DIRECTIVE – Repeat the lines that follow, leaving nothing out.

____

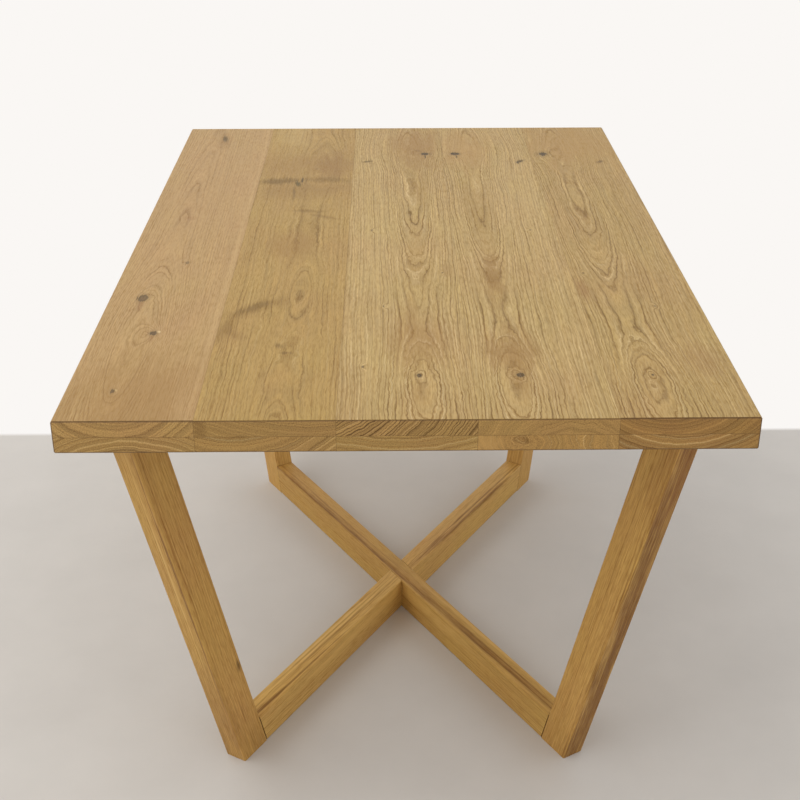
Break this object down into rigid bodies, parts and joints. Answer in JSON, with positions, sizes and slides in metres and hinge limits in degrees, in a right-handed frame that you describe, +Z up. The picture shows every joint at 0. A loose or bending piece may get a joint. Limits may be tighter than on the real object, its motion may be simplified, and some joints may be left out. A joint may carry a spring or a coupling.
{
  "type": "dining table",
  "caption": "Rectangular oak dining table on a crossed base: slanting legs joined corner to corner by half-lapped floor rails and top rails.",
  "frame": {"origin": "on the floor under the middle of the tabletop", "axes": "+X across the boards of the top to the right, +Y along the boards to the back, +Z up"},
  "size_m": [0.9, 1.4, 0.75],
  "materials": {
    "oiled_oak_top": "oiled, satin",
    "oiled_oak_base": "oiled, satin",
    "beech_tenons": "planed, unfinished",
    "zinc_plated_steel": "bright zinc plating"
  },
  "bodies": {
    "root": {"top_board_1": "oiled_oak_top", "top_board_2": "oiled_oak_top", "top_board_3": "oiled_oak_top", "top_board_4": "oiled_oak_top", "top_board_5": "oiled_oak_top", "under_board_1": "oiled_oak_top", "under_board_2": "oiled_oak_top", "under_board_3": "oiled_oak_top", "under_board_4": "oiled_oak_top", "under_board_5": "oiled_oak_top", "leg_back_right": "oiled_oak_base", "leg_back_left": "oiled_oak_base", "leg_front_left": "oiled_oak_base", "leg_front_right": "oiled_oak_base", "floor_rail_over": "oiled_oak_base", "floor_rail_under": "oiled_oak_base", "top_rail_over": "oiled_oak_base", "top_rail_under": "oiled_oak_base", "floor_rail_tenons": "beech_tenons", "top_rail_tenons": "beech_tenons", "top_fixing_bolts": "zinc_plated_steel", "bolt_washers": "zinc_plated_steel", "threaded_inserts": "zinc_plated_steel", "lap_screws": "zinc_plated_steel"}
  },
  "joints": []
}
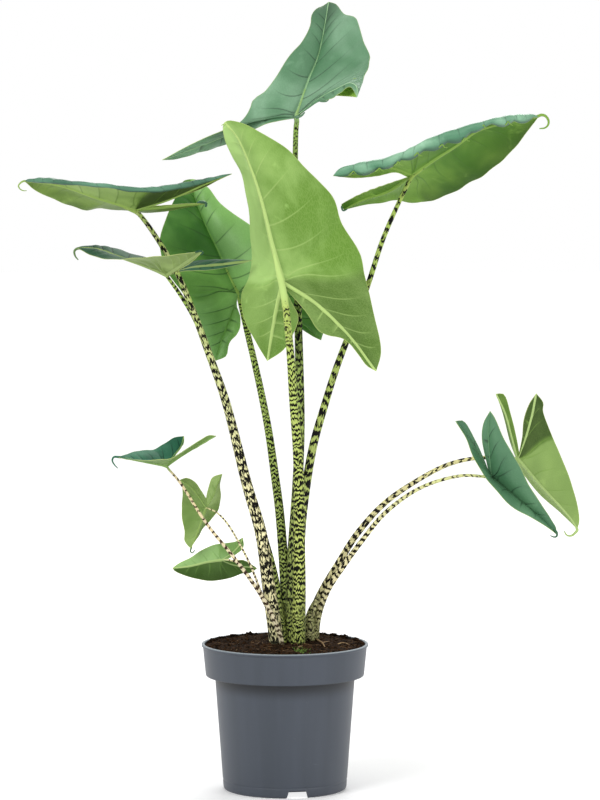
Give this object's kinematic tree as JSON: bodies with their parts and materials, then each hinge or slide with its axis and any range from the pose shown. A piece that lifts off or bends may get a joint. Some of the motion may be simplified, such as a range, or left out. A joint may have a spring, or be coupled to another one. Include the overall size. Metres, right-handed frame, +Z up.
{
  "type": "potted houseplant",
  "caption": "Tall potted foliage plant: long striped stems rise from peat in a tapered plastic nursery pot and carry large arrow-shaped leaves.",
  "frame": {"origin": "centre of the pot's underside, on the surface that it stands on", "axes": "+Z up along the pot's axis; -Y is the front, the side that the picture shows; +X to the right"},
  "size_m": [0.695, 0.2775, 0.9933],
  "materials": {
    "pot_plastic": "satin slate blue-grey",
    "peat": "rough crumbly dark brown",
    "stem": "smooth pale green and cream with near-black bands",
    "leaf_blade": "satin green, paler underneath, with raised veins"
  },
  "bodies": {
    "root": {"pot": "pot_plastic", "soil": "peat", "stems_left": "stem", "stems_centre": "stem", "stems_right": "stem", "leaf_left": "leaf_blade", "leaf_low": "leaf_blade", "leaf_small_high": "leaf_blade", "leaf_small_mid": "leaf_blade", "leaf_small_low": "leaf_blade", "leaf_front": "leaf_blade", "leaf_top": "leaf_blade", "leaf_back": "leaf_blade", "leaf_right": "leaf_blade", "leaf_small_right": "leaf_blade", "leaf_tall_right": "leaf_blade"}
  },
  "joints": []
}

____

COMPLETED TASK –
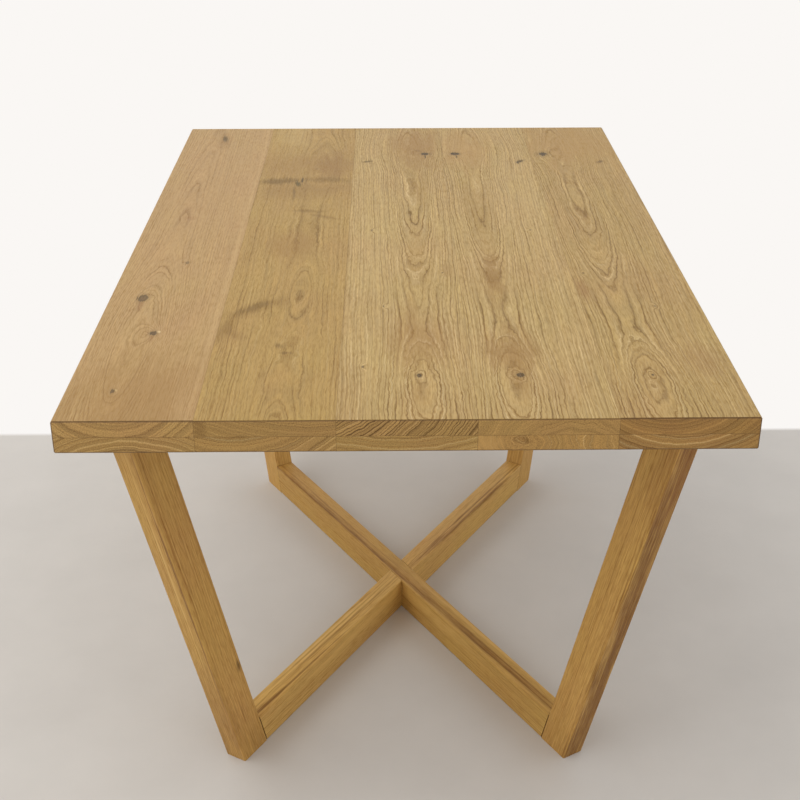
Break this object down into rigid bodies, parts and joints. Answer in JSON, with positions, sizes and slides in metres and hinge limits in degrees, in a right-handed frame that you describe, +Z up. The picture shows every joint at 0. A loose or bending piece may get a joint. Limits may be tighter than on the real object, its motion may be simplified, and some joints may be left out. A joint may carry a spring or a coupling.
{
  "type": "dining table",
  "caption": "Rectangular oak dining table on a crossed base: slanting legs joined corner to corner by half-lapped floor rails and top rails.",
  "frame": {"origin": "on the floor under the middle of the tabletop", "axes": "+X across the boards of the top to the right, +Y along the boards to the back, +Z up"},
  "size_m": [0.9, 1.4, 0.75],
  "materials": {
    "oiled_oak_top": "oiled, satin",
    "oiled_oak_base": "oiled, satin",
    "beech_tenons": "planed, unfinished",
    "zinc_plated_steel": "bright zinc plating"
  },
  "bodies": {
    "root": {"top_board_1": "oiled_oak_top", "top_board_2": "oiled_oak_top", "top_board_3": "oiled_oak_top", "top_board_4": "oiled_oak_top", "top_board_5": "oiled_oak_top", "under_board_1": "oiled_oak_top", "under_board_2": "oiled_oak_top", "under_board_3": "oiled_oak_top", "under_board_4": "oiled_oak_top", "under_board_5": "oiled_oak_top", "leg_back_right": "oiled_oak_base", "leg_back_left": "oiled_oak_base", "leg_front_left": "oiled_oak_base", "leg_front_right": "oiled_oak_base", "floor_rail_over": "oiled_oak_base", "floor_rail_under": "oiled_oak_base", "top_rail_over": "oiled_oak_base", "top_rail_under": "oiled_oak_base", "floor_rail_tenons": "beech_tenons", "top_rail_tenons": "beech_tenons", "top_fixing_bolts": "zinc_plated_steel", "bolt_washers": "zinc_plated_steel", "threaded_inserts": "zinc_plated_steel", "lap_screws": "zinc_plated_steel"}
  },
  "joints": []
}
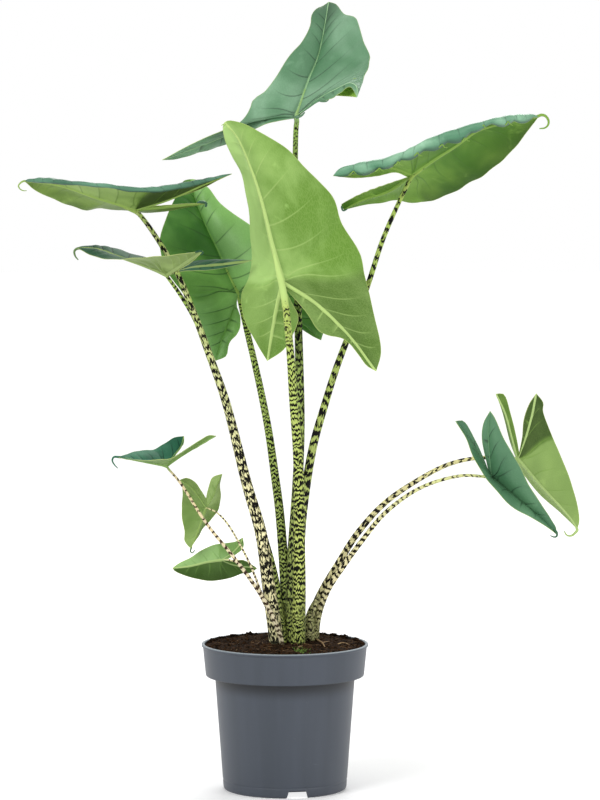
Give this object's kinematic tree as JSON: bodies with their parts and materials, then each hinge or slide with its axis and any range from the pose shown. A piece that lifts off or bends may get a joint. Some of the motion may be simplified, such as a range, or left out. A joint may have a spring, or be coupled to another one. Include the overall size. Metres, right-handed frame, +Z up.
{
  "type": "potted houseplant",
  "caption": "Tall potted foliage plant: long striped stems rise from peat in a tapered plastic nursery pot and carry large arrow-shaped leaves.",
  "frame": {"origin": "centre of the pot's underside, on the surface that it stands on", "axes": "+Z up along the pot's axis; -Y is the front, the side that the picture shows; +X to the right"},
  "size_m": [0.695, 0.2775, 0.9933],
  "materials": {
    "pot_plastic": "satin slate blue-grey",
    "peat": "rough crumbly dark brown",
    "stem": "smooth pale green and cream with near-black bands",
    "leaf_blade": "satin green, paler underneath, with raised veins"
  },
  "bodies": {
    "root": {"pot": "pot_plastic", "soil": "peat", "stems_left": "stem", "stems_centre": "stem", "stems_right": "stem", "leaf_left": "leaf_blade", "leaf_low": "leaf_blade", "leaf_small_high": "leaf_blade", "leaf_small_mid": "leaf_blade", "leaf_small_low": "leaf_blade", "leaf_front": "leaf_blade", "leaf_top": "leaf_blade", "leaf_back": "leaf_blade", "leaf_right": "leaf_blade", "leaf_small_right": "leaf_blade", "leaf_tall_right": "leaf_blade"}
  },
  "joints": []
}